Friday, June 4, 2010

But I thought I was in the Slums

It was our second day in Kenya, on my first trip there in 2006. We had visited the WEEP women living in Mathare Slum and had seen their project - sewing uniforms for the school children.

Then Mary, the social worker working with these women, said, “Let’s go into the slums. I want to show you one more home.” I looked at my partners and we all thought the same thing - aren’t we already in the slums! The next place we visited made the first ones look pretty chic, so I am sure that by some standards we were finally truly in the “slums”.

As we turned a corner, the concrete buildings suddenly faded away.
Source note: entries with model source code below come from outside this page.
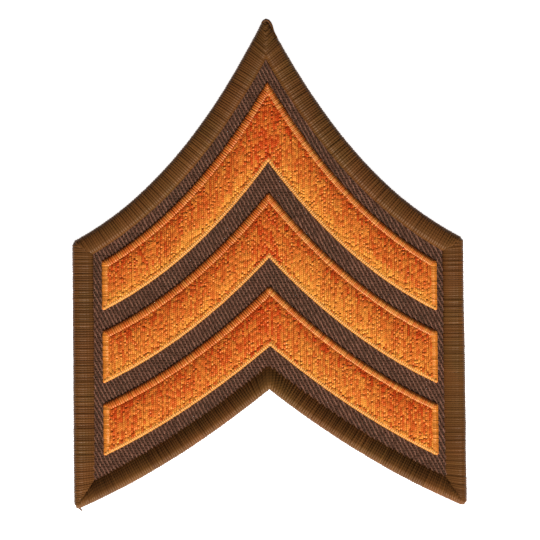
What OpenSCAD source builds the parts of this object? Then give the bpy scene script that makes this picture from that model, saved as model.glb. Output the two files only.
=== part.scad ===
/* [Outline] */
// Width across the two straight sides
patch_w = 76.2; // [60:0.1:100]
// Length from the lower corners to the rounded tip
patch_l = 95.25; // [85:0.05:120]
// Length of each straight side, from lower corner to shoulder
side_l = 52.2; // [40:0.1:60]
// Height of the notch in the lower edge above the lower corners
notch_l = 23.2; // [10:0.1:32]
// How far the two upper edges dip below a straight line
upper_bow = 6.9; // [0:0.1:10]
// How much more of that dip lies near the tip than near the shoulder
upper_lean = 0.13; // [0:0.01:0.3]
// How far the lower edges dip below a straight line
lower_bow = 1.8; // [0:0.1:4]
// How far the rounded tip stops short of a sharp one
tip_blunt = 0.85; // [0.2:0.05:2]

/* [Twill ground] */
// Thickness of the twill with its stiffening
twill_t = 1; // [0.6:0.1:2]

/* [Border edging] */
// Width of the overlocked edging
edging_w = 4; // [3:0.1:6]
// Height of the edging's crown above the twill
edging_rise = 1.1; // [0.6:0.1:2]
// Thickness of the edging thread under the twill
under_t = 0.5; // [0.3:0.05:0.8]
// Distance from the edging's outer side to the twill's cut edge inside it
tuck = 0.9; // [0.6:0.1:1.5]

/* [Chevrons] */
// Twill left bare between the chevron ends and the edging
end_margin = 1.5; // [0.5:0.1:4]
// Width of a chevron's satin-stitched rim
rim_w = 1.25; // [0.8:0.05:2.5]
// Height of the rim above the twill
rim_h = 0.45; // [0.3:0.05:1.5]
// Height of the fill above the twill where it meets the rim
fill_edge_h = 0.3; // [0.15:0.05:1]
// Further rise of the fill from the rim to its crowned middle
fill_crown = 0.4; // [0.1:0.05:1]

/* [Clearance] */
// Gap between two stitched pieces, and between them and the twill
stitch_gap = 0.05; // [0.02:0.01:0.15]

/* [Hidden] */

half_w = patch_w / 2;
sharp_tip = patch_l + tip_blunt;
twill_top = under_t + twill_t;
stitch_base = twill_top + stitch_gap;
chevron_half = half_w - edging_w - end_margin;

// Steps along each of the four long edges of an outline
edge_steps = 16;
// Rows of the fill from its lower to its upper rim
fill_rows = 8;
// Length over which a slope is measured
slope_run = 0.01;

// Where each chevron lies, as shares of the bare twill's height at that place
// [lower edge on the midline, lower edge at the ends, upper edge on the midline, upper edge at the ends]
LOW_MID = 0;
LOW_END = 1;
HIGH_MID = 2;
HIGH_END = 3;
upper_share = [0.661, 0.7185, 0.931, 0.940];
middle_share = [0.3455, 0.3955, 0.565, 0.629];
lower_share = [0.055, 0.0725, 0.255, 0.306];

// The edging's outer arch, from its outer side over the crown to its inner side
// [inset as a share of the edging's width, height as a share of its rise above the twill]
edging_arch_share = [
    [0.00, -0.35], [0.03, 0.22], [0.09, 0.58], [0.19, 0.86], [0.34, 1.00],
    [0.50, 0.94], [0.66, 0.77], [0.82, 0.50], [0.94, 0.24], [1.00, 0.04]
];
// The rim's arch, from its outer foot to its inner one
// [inset as a share of the rim's width, height as a share of the rim's height]
rim_arch_share = [
    [0.00, 0.00], [0.05, 0.24], [0.18, 0.54], [0.38, 0.85],
    [0.60, 1.00], [0.84, 0.92], [0.97, 0.64], [1.00, 0.00]
];
// Inset of the edging's flat underside from its outer and inner sides, as shares of its width
foot_share = [0.16, 0.95];

edging_color = [0.42, 0.27, 0.15];
twill_color = [0.35, 0.24, 0.19];
fill_color = [0.80, 0.40, 0.12];
rim_color = [0.88, 0.53, 0.22];

// Between a and b at share t
function between(a, b, t) = a + (b - a) * t;

// Length of a slanted edge for each unit across, at x on the right half
function stretch(edge, x) = norm([1, (edge(x + slope_run) - edge(x)) / slope_run]);

// Heights of the patch's own two edges at a distance x from the midline
upper_edge = function(x)
    let (u = x / half_w)
    between(sharp_tip, side_l, u) - 4 * upper_bow * u * (1 - u) * (1 - upper_lean * (2 * u - 1));
lower_edge = function(x)
    let (u = x / half_w)
    between(notch_l, 0, u) - 4 * lower_bow * u * (1 - u);

// The bare twill between the edging's inner sides
twill_high = function(x) upper_edge(x) - edging_w * stretch(upper_edge, x);
twill_low = function(x) lower_edge(x) + edging_w * stretch(lower_edge, x);

// One edge of a chevron, from its shares on the midline and at the ends
function chevron_edge(mid, end) = function(x)
    between(twill_low(x), twill_high(x), between(mid, end, x / chevron_half));

// Points of an arrow outline at an inset from its edges, anticlockwise from the lower middle
function arrow(low, high, half, inset, tip_limit) =
    let (
        xs = [for (i = [0 : edge_steps]) (half - inset) * i / edge_steps],
        right_low = [for (x = xs) [x, low(x) + inset * stretch(low, x)]],
        right_high = [for (x = xs) [x, min(high(x) - inset * stretch(high, x), tip_limit - inset)]],
        right = concat(right_low, [for (i = [edge_steps : -1 : 0]) right_high[i]]),
        last = len(right) - 1
    )
    concat(right, [for (i = [last - 1 : -1 : 1]) [-right[i].x, right[i].y]]);

function patch_outline(inset) = arrow(lower_edge, upper_edge, half_w, inset, patch_l);

function chevron_outline(share, inset) =
    let (
        low = chevron_edge(share[LOW_MID], share[LOW_END]),
        high = chevron_edge(share[HIGH_MID], share[HIGH_END])
    )
    arrow(low, high, chevron_half, inset, high(0));

// A closed ring whose section runs through rings of points, first to last and back to the first
module ring_solid(rings) {
    n = len(rings[0]);
    m = len(rings);
    points = [for (ring = rings) each ring];
    faces = [
        for (j = [0 : m - 1], i = [0 : n - 1])
            [j * n + i, j * n + (i + 1) % n, (j + 1) % m * n + (i + 1) % n, (j + 1) % m * n + i]
    ];
    triangles = [for (f = faces) each [[f[0], f[1], f[2]], [f[0], f[2], f[3]]]];
    polyhedron(points, triangles);
}

function at_height(outline, z) = [for (p = outline) [p.x, p.y, z]];

module centred() {
    translate([0, -patch_l / 2, 0]) children();
}

module twill_ground() {
    color(twill_color)
        centred()
            translate([0, 0, under_t])
                linear_extrude(twill_t)
                    polygon(patch_outline(tuck));
}

module border_edging() {
    rise = edging_rise - stitch_gap;
    slot_back = tuck - stitch_gap;
    over = [for (p = edging_arch_share) [p[0] * edging_w, stitch_base + p[1] * rise]];
    slot = [
        [slot_back, stitch_base],
        [slot_back, under_t - stitch_gap],
        [edging_w, under_t - stitch_gap]
    ];
    foot = [[foot_share[1] * edging_w, 0], [foot_share[0] * edging_w, 0]];
    section = concat(over, slot, foot);
    color(edging_color)
        centred()
            ring_solid([for (p = section) at_height(patch_outline(p[0]), p[1])]);
}

module chevron_rim(share) {
    section = [for (p = rim_arch_share) [p[0] * rim_w, stitch_base + p[1] * rim_h]];
    color(rim_color)
        centred()
            ring_solid([for (p = section) at_height(chevron_outline(share, p[0]), p[1])]);
}

// A fill between two edges, crowned across its width and towards its ends
module chevron_fill(share) {
    inset = rim_w + stitch_gap;
    outline = chevron_outline(share, inset);
    half_count = edge_steps + 1;
    columns = 2 * edge_steps;
    total = len(outline);
    low = [for (i = [-edge_steps : edge_steps]) outline[(i + total) % total]];
    high = [for (i = [-edge_steps : edge_steps]) outline[(2 * half_count - 1 - i + total) % total]];
    top = [
        for (i = [0 : columns], j = [0 : fill_rows])
            let (
                across = 1 - pow(abs(2 * j / fill_rows - 1), 3),
                along = 1 - pow(2 * i / columns - 1, 12),
                p = between(low[i], high[i], j / fill_rows)
            )
            [p.x, p.y, stitch_base + fill_edge_h + fill_crown * across * along]
    ];
    rows = fill_rows + 1;
    base = [for (p = top) [p.x, p.y, stitch_base]];
    count = len(top);
    cells = [for (i = [0 : columns - 1], j = [0 : fill_rows - 1]) i * rows + j];
    top_faces = [for (c = cells) each [[c, c + 1, c + rows + 1], [c, c + rows + 1, c + rows]]];
    rim_loop = concat(
        [for (i = [0 : columns]) i * rows],
        [for (j = [1 : fill_rows]) columns * rows + j],
        [for (i = [columns - 1 : -1 : 0]) i * rows + fill_rows],
        [for (j = [fill_rows - 1 : -1 : 1]) j]
    );
    around = len(rim_loop);
    walls = [
        for (k = [0 : around - 1])
            let (a = rim_loop[k], b = rim_loop[(k + 1) % around])
            each [[a, b, b + count], [a, b + count, a + count]]
    ];
    base_faces = [for (f = top_faces) [f[0] + count, f[2] + count, f[1] + count]];
    color(fill_color)
        centred()
            polyhedron(concat(top, base), concat(top_faces, walls, base_faces));
}

twill_ground();
border_edging();
chevron_fill(upper_share);  // upper_chevron
chevron_rim(upper_share);  // upper_chevron_edging
chevron_fill(middle_share);  // middle_chevron
chevron_rim(middle_share);  // middle_chevron_edging
chevron_fill(lower_share);  // lower_chevron
chevron_rim(lower_share);  // lower_chevron_edging
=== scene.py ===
# An embroidered rank chevron patch, lying on its back: brown twill ground, overlocked edging, three
# raised chevrons in orange thread. Sizes are the drawing's, in millimetres on its plan; metres() places
# them. Only the satin rims are wider than drawn, as they are on the photographed patch.
import math

import bpy
import numpy as np
from mathutils import Matrix


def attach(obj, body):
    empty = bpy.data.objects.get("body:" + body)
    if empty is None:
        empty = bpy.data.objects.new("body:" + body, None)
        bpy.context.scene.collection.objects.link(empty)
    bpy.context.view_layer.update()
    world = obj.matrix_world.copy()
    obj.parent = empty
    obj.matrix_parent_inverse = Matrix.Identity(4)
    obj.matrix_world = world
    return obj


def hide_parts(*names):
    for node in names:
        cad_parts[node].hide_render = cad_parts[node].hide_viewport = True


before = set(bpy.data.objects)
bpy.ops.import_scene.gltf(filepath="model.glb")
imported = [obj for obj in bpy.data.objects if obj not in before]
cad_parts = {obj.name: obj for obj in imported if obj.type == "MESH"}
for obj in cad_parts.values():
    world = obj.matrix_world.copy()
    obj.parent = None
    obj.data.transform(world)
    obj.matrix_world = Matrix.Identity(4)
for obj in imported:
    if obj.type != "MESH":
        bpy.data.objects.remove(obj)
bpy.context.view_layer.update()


# GROUND TWILL
# The ground that everything is stitched to: a stiffened brown twill, cut to the arrow outline with its
# raw edge inside the edging. The cloth is a slab; the yarns that float over it make steep ribs. Only
# the yarns that show between the edging and the chevrons are laid.

# The outline: the patch over all, its straight sides, the notch below, how far the upper and the lower
# edges sag below a straight line, how much deeper the upper ones do so near the tip, and what the tip has
# lost of its point
patch_w = 76.2
patch_l = 95.25
side_l = 52.2
notch_l = 23.2
upper_bow = 6.9
upper_lean = 0.13
lower_bow = 1.8
tip_blunt = 0.85
half_w = patch_w / 2
sharp_tip = patch_l + tip_blunt
# An edge's slope is measured over this run
slope_run = 0.01

# Heights of the cloth's underside and top, the edging's width, how far it reaches past the cloth's cut edge,
# and the bare twill between it and the chevrons' ends
under_t = 0.5
twill_top = 1.5
edging_w = 4.0
tuck = 0.9
end_margin = 1.5
chevron_half = half_w - edging_w - end_margin
# The chevrons are stitched this far to the right of the outline's middle, and sink this much for each
# millimetre towards the right
chevron_shift = 0.25
chevron_slant = 0.0105
# The cloth lies this far below its top, where the floats are, and is meshed in so many cells across and up
cloth_sink = 0.04
cloth_cells = (64, 40)

# The twill's lattice: how far apart its warps and wefts lie, over how many wefts a float repeats, and how far
# floats wander across and along; then a float's width, length and height, its lean, how deep it sits, and
# how dark and light it may be
warp_gap = 0.262
weft_gap = 0.5
repeat = 3
warps, wefts = np.arange(-150, 151), np.arange(-160, 260)
float_wander = (0.02, 0.05)
float_size = (0.30, 1.12, 0.20)
float_lean = 0.16
float_sink = 0.02
float_tones = (0.3, 0.8)
# How far floats still lie under the edging, at its straight sides and elsewhere, and under the rims, at their
# ends and elsewhere
under_edging = (0.35, 0.9)
under_rims = (0.3, 0.5)

# Where each chevron lies, as shares of the bare twill's height at that place:
# lower edge on the midline and at the ends, upper edge on the midline and at the ends
chevrons = {
    "upper": (0.661, 0.7185, 0.931, 0.940),
    "middle": (0.3455, 0.3955, 0.565, 0.629),
    "lower": (0.055, 0.0725, 0.255, 0.306),
}


def between(a, b, t):
    """The value at share t of the way from a to b."""
    return a + (b - a) * t


def stretch(edge, x):
    """Length of a slanted edge for each unit across."""
    x = np.abs(x)
    return np.hypot(1, (edge(x + slope_run) - edge(x)) / slope_run)


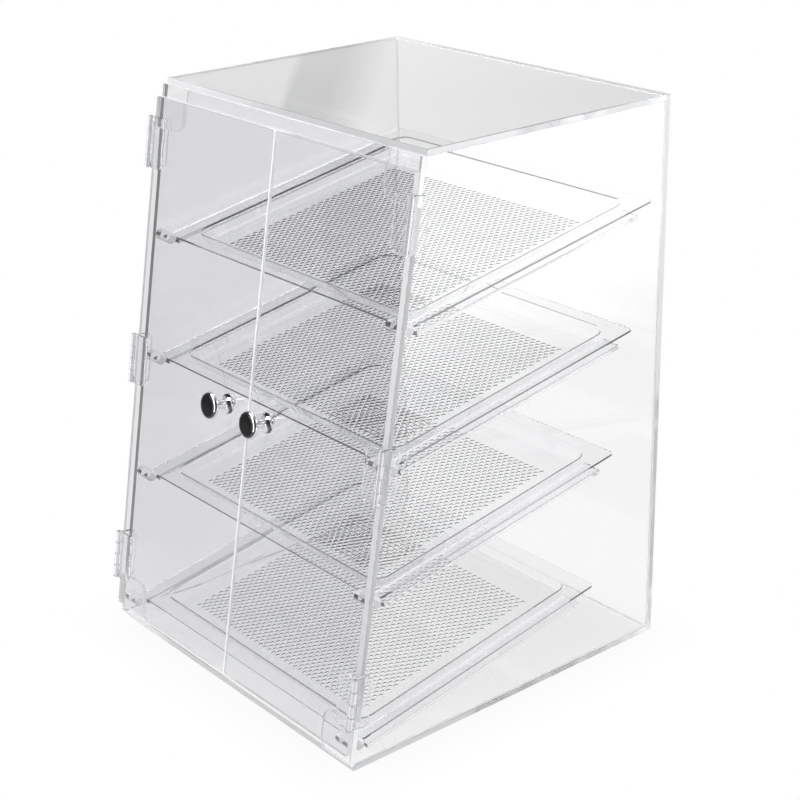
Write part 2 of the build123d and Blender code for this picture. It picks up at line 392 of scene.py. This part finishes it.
def makeSawnEdge(look):
    # a sheet's cut edges, and the saw's slanting marks along a stretch of them
    group, given, made = newGroup(
        "sawn edge",
        [
            ("Across", "NodeSocketVector", (0, 0, 1)),
            ("Along", "NodeSocketVector", (0, 1, 0)),
            ("From", "NodeSocketFloat", 0.0),
            ("To", "NodeSocketFloat", 0.2),
            ("Whole", "NodeSocketFloat", 0.0),
        ],
        [("Edge", "NodeSocketFloat"), ("Marks", "NodeSocketFloat")],
    )
    surface = addNode(group, "ShaderNodeNewGeometry")
    place = addNode(group, "ShaderNodeTexCoord")
    facing = addNode(group, "ShaderNodeVectorMath", operation="DOT_PRODUCT")
    group.links.new(surface.outputs["True Normal"], facing.inputs[0])
    group.links.new(given.outputs["Across"], facing.inputs[1])
    tilt = mathNode(group, "ABSOLUTE", facing.outputs["Value"])
    edge = mathNode(group, "LESS_THAN", tilt, look["edgeTilt"])
    bandScale = tau / 10 / look["pitch"]  # at a scale of 1 the bands lie a tenth of a turn apart
    bands = addNode(
        group,
        "ShaderNodeTexWave",
        {"Scale": bandScale, "Distortion": look["sway"], "Detail": look["swayDetail"]},
        wave_type="BANDS",
        bands_direction="DIAGONAL",
    )
    group.links.new(place.outputs["Object"], bands.inputs["Vector"])
    patches = addNode(
        group, "ShaderNodeTexNoise", {"Scale": look["patch"], "Detail": look["patchDetail"]}
    )
    group.links.new(place.outputs["Object"], patches.inputs["Vector"])
    patchy = stepNode(group, patches.outputs["Fac"], *look["patchSteps"], look["faintest"])
    reach = addNode(group, "ShaderNodeVectorMath", operation="DOT_PRODUCT")
    group.links.new(place.outputs["Object"], reach.inputs[0])
    group.links.new(given.outputs["Along"], reach.inputs[1])
    along = reach.outputs["Value"]
    passed = mathNode(group, "SUBTRACT", along, given.outputs["From"])
    left = mathNode(group, "SUBTRACT", given.outputs["To"], along)
    started = mathNode(group, "DIVIDE", passed, look["ends"], clamp=True)
    unended = mathNode(group, "DIVIDE", left, look["ends"], clamp=True)
    stretch = mathNode(group, "MULTIPLY", started, unended)
    sharp = stepNode(group, bands.outputs["Fac"], *look["sharp"])
    broken = mathNode(group, "MULTIPLY", sharp, patchy)
    cover = mathNode(group, "MAXIMUM", broken, given.outputs["Whole"])
    marks = mathNode(group, "MULTIPLY", cover, stretch)
    group.links.new(edge, made.inputs["Edge"])
    group.links.new(marks, made.inputs["Marks"])
    return group


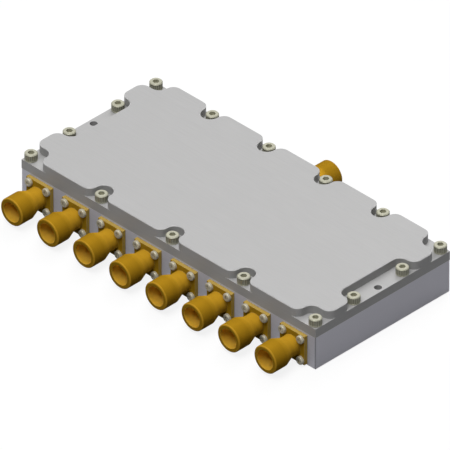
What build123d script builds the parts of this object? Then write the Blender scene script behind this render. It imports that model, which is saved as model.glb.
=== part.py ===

Instead we were surrounded by sheets of plywood and pieces of corrugated tin, leaning together to form haphazard structures.

One young mother was brand-new to the WEEP program. Like the other women, she was trying desperately to raise her children on her own while she was battling AIDS. Her home, like the others, was perhaps ten foot by ten foot square. She had the customary Jiko stove near the door. There were two worn tattered chairs, with crocheted doilies on the arms and across the backs. A crate turned on its side served as a coffee table, another doily centered in the middle. The only other furnishing in the room was a bare mattress behind a thin sheet.

What made this home different was that the interior walls were lined in plastic. Because the outside walls were pieced together sheets of plywood with large holes scattered throughout.

The young mother was obviously proud of her home. She also was devoted to her children with the unyielding love only a mother can give. She had one concern though.

Many people who have AIDS also have tuberculosis. The two diseases often go hand in hand, especially in those living in poverty. This woman was in that class. She knew that at night when her coughing was the worst that she shouldn’t be sleeping with her children. However, if they weren’t sleeping with her up on the bed, they had to sleep on the floor, where, with the many holes in the walls, rats would run through the house and over the tops of her children as they slept.

She didn’t tell us this so we would sorry for her or that we would be shocked, or even that she wanted anything done about it. She just wanted to know if it was better for her to cough on her kids at night or let the rats run over them.

We all looked at Vickie to see her response. Again, she told the woman what a nice home she had, and how pleased she was of her efforts. Then she turned to Mary and said, “Can you find her a new place to live by tomorrow?”